If they have to resort to flogging stuff it would be sensible to start with items duplicated between collections such as the BC, the Arts Council (8,000 works) and the Government Art Collection (14,000 pieces), pointless overlaps cited many times previously in these pages. It is worth reminding ourselves that these huge hoards are all national assets which most of the public who paid for them never see and to which they have little or no access.
The amalgamation of the Arts Council, British Council and Government Art collections has always seemed like sound financial sense, not least for the savings in storage alone: The Jackdaw first made this point over 20 years ago. Indeed, later this year the Arts Council and British Council collections will both be housed together for the first time in a former Ikea store in Coventry. What better time than the present, therefore, to combine these troves with their many overlaps as well as quantities of trivia and dead wood – those works, fashionable for 15 seconds, which arguably should never have been acquired in the first place.
As one example of these duplications, the Tate, the Government Art Collection and the British Council all have the same well-known screenprint called Release: Swingeing London by Richard Hamilton, originally issued in 1972 in an edition of 150 and 15 artist’s proofs. The Tate even has the 19 individual proof stages of this print. Surely one of the finished item is sufficient for the national collection. And if, say, the Government Art Collection needed to borrow it to educate the North Koreans – having first sold their own – the Tate could lend it to them because it isn’t on display anyway. An impression was sold last September by Sotheby’s for £22,500. Pallant House also has this work while the Arts Council also has a sketch of it, which would likely fetch more than the print.
As is well known, Release is based on a 1967 press photograph (author never cited) taken of Mick Jagger and art dealer Robert Fraser handcuffed in a police van as they arrived at court in Chichester following arrest for possession at Keith Richards’ Sussex pad. Jagger got three months and Richards a year, both sentences quashed on appeal. Poor old Fraser, an old Etonian (albeit expelled), was forced to serve his six months for possessing heroin. In this instance, perhaps it was a first, the Beaks made an example of a toff whilst freeing the oiks; usually it’s the other way round. What can a poor boy do ’cept join a rock ’n roll band?
Other Richard Hamilton duplicates between collections include In Horne’s House, a 1981 etching (ed. 120), which is in the Government Art Collection and the Tate as well as three impressions and a preparatory drawing in the British Museum; and also the speckled relief print, Guggenheim, of which the British Council have three versions, the Tate two and the Arts Council one.

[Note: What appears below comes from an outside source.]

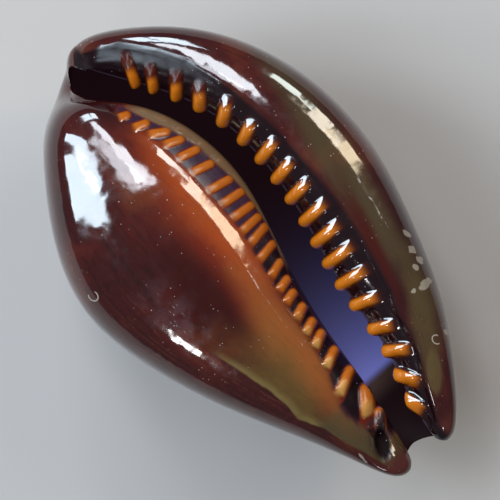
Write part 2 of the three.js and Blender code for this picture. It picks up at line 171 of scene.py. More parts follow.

Apart from a Simon Brett illustration in a poetry book in the Arts Council‘s collection, there is nothing in the Tate, British Council, Arts Council or Government Art collections by either Brett, Eric Rimmington or Dick French, all highly skilled and original artists remembered in this issue. If you consult online recent acquisitions of the Tate, the Arts Council and the Government Art Collection you’ll quickly realise the reason for their being ignored.